The LDW is a multi-server / multi-engine architecture. This has a number of implications. With the original single-server physical data warehouse we had a binary choice, an all or nothing decision. Either we implemented one or we didn’t.
However, the LDW can have multiple engines, the main ones being: The data warehouse(DW), the operational data store(ODS), data marts and the data lake – and therefore we also have multiple potential entry points into the project.
Moreover, we can be simultaneously implementing different parts of the architecture, developing different components in parallel and in complementary ways – I mentioned this in a blog last year.
The diagram is shown below and provides an outline of LDW development. We see three parallel swim lanes or development streams. They are color coded; green for traditional DW, amber for agile development and blue for the data lake. The additional grey coded activities denote activities common to all three streams. The intermittent gold colored squares show the timings of the delivery “drops” of analytic results. Each time we do a drop of an analytical deliverable we provide benefit.
The diagram above is not intended to be prescriptive, so “your mileage may vary”. However, it should provide a useful starting point to focus planning of these large complex projects. Here are some observations that often come up in discussions about building the LDW.
Using the High Level Plan to Communicate Expectations to Stakeholders
The diagram allows you to see, and explain, the overall size and shape of a project. The different styles of development proceed in parallel. They are not seen as mutually exclusive alternatives. The order and typical length of tasks can be seen and checked
Allowing ourselves to plan for parallel activities allows us to systematically check that all the right activities are in each development stream / swim lane. Equally importantly, we can methodically consider what governance should be added (or relaxed) as development products are moved across the boundaries between streams. What did we miss out in the stream we are moving from that we should add back in in the stream we are moving to? What are we carrying across from the stream we are coming from that we should abandon in the stream we are moving to?
The DW stream typically takes longer to release its deliverables, but when it does there tends to be many of them. For example, it may take a while to obtain, cleanse and to model our cost and revenue data. However, once this is done, many different cost, revenue and profitability reports can be generated from them. In the diagram the DW stream, for sake of illustration, has three sub-phases, each of which will release a set of analytics and reports. These sub-phases might be defined by business subject area, or some other sensible phasing.
Balancing Agile and Classic Waterfall Development
We might be concerned that the classic data warehouse component of the LDW looks like a waterfall. This is not surprising since a good deal of work needs to be done up front, in preparation. However, we might vary this by having, say, four quarterly, DW sub-projects rather than one year long one. We worry less about trying to rush this – if we want quicker, more agile results they can be done elsewhere, in the other swim lanes.

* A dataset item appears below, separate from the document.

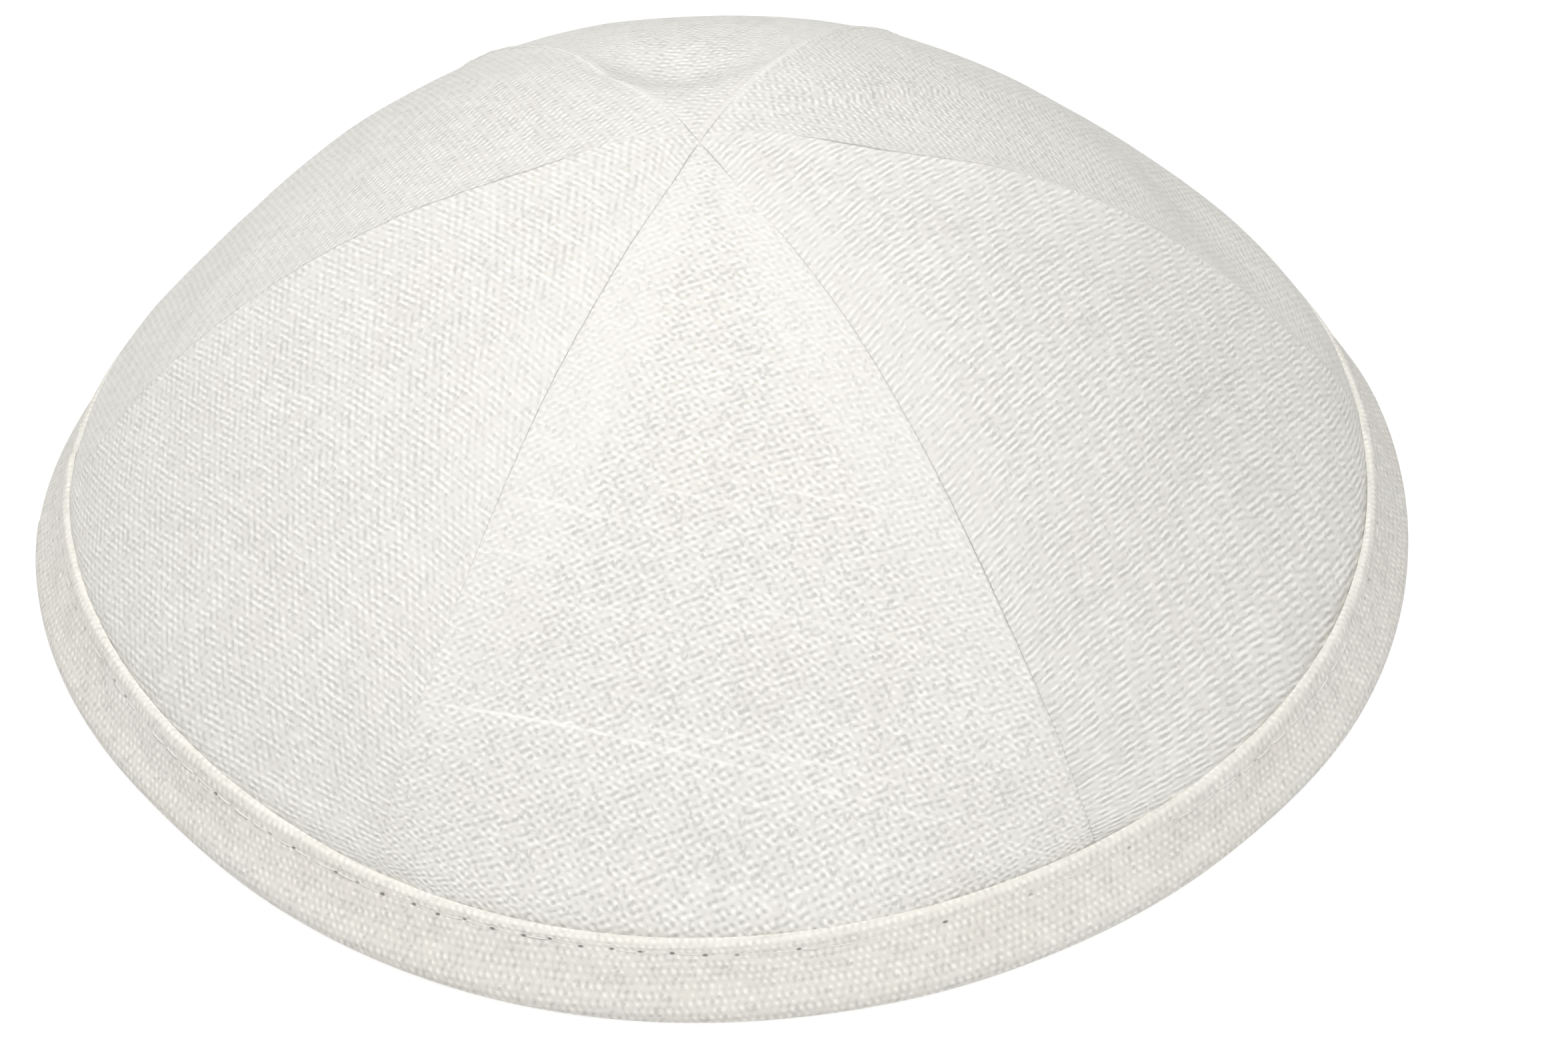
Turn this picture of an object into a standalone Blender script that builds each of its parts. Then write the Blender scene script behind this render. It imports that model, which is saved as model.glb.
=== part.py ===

The agile and lake activities swim lanes (amber and blue) potentially provide their benefits early and often. For the right requirements we might use data virtualization, marts or the lake to quickly assemble data and do some analysis . These are usually special project based efforts aiming to produce a specific new analytic – but to develop that analytic quickly. Thus we can meet immediate and urgent needs. However, we don’t need to worry about whether this tactical activity will result in a big mess. We can be comfortable that we will end up with a coherent strategic system; the necessary and more structured work is being taken care of elsewhere.
Aside from this useful separation of responsibility we can plan for the different swim lanes to complement each other. Requirements can be prototyped in the agile or lake streams. If they need to be moved to regular production, with all the attendant ETL and data quality checks, they can passed across to the DW stream.
Equally, we may make copies of data from the DW available (by views, data virtualization or copying) into the agile or lake streams to enable experimentation there. Simply by planning for some element of consistency between the swim lanes each can support the others, and overall we can save effort, and speed results.
For example, we may want to do predictive analytics using IoT sensor data from machines on our manufacturing production line. Much of our analysis will be on the sensor data itself (in the data lake). But we’ll also potentially want to add identifying information about the machines themselves: what they are, when they were installed, who supplied them and where they are located. We should expect to be able to pick up most of that directly, quickly and easily from the register of company assets. This can include predefined metadata definitions for existing data objects, such as ASSET and SUPPLIER – it would be pointless and wasteful making these up every time from scratch. Equally we need to know things like PRODUCTION_SCHEDULE, PRODUCTION_BATCH, PRODUCT and PART. This is so we can understand the manufacturing process context such as what products the machines (the subjects of the analysis) are manufacturing during the times they are being analyzed. These data items should be readily to hand in our DW.
Integrated Collaborating Engines Not Competing Solutions
The modern logical data warehouse is an integration of multiple analytic engines. However, rather than seeing the LDW components: the physical enterprise data warehouse, the data lake, data marts and other stores, as being competing solutions it helps to see them instead as collaborating engines.
We should not be trying to choose a single engine for all our requirements. Instead, we should be sensibly distributing all our requirements across the various components we have to choose from. With this perspective it becomes easier to see where in the architecture each of our requirements should be met, and what is the most effective way to develop the analytics to meet them.
LDW Planning, Architecture and RoI
By allowing ourselves to see the LDW system as an integration of collaborating engines we find that many otherwise difficult design decisions become much simpler to satisfy. We will find there is a natural home in the architecture for pretty much anything we might be asked to do.
The observations above illustrate how we would expect to implement our requirements more easily, at less cost, and do more of them. The more requirements we meet, the more benefit we accrue. Additionally, by choosing the right engine(s) for the right job we would expect to run our processing more efficiently, that is, at less cost!
Therefore it follows that there is a direct connection between our plan (based on our architecture) increased revenue, lowered cost and, in turn, a better return on investment.
Put simply, having an effective LDW should mean never having to say we’re sorry – for unmet requirements, or for missed service level agreements.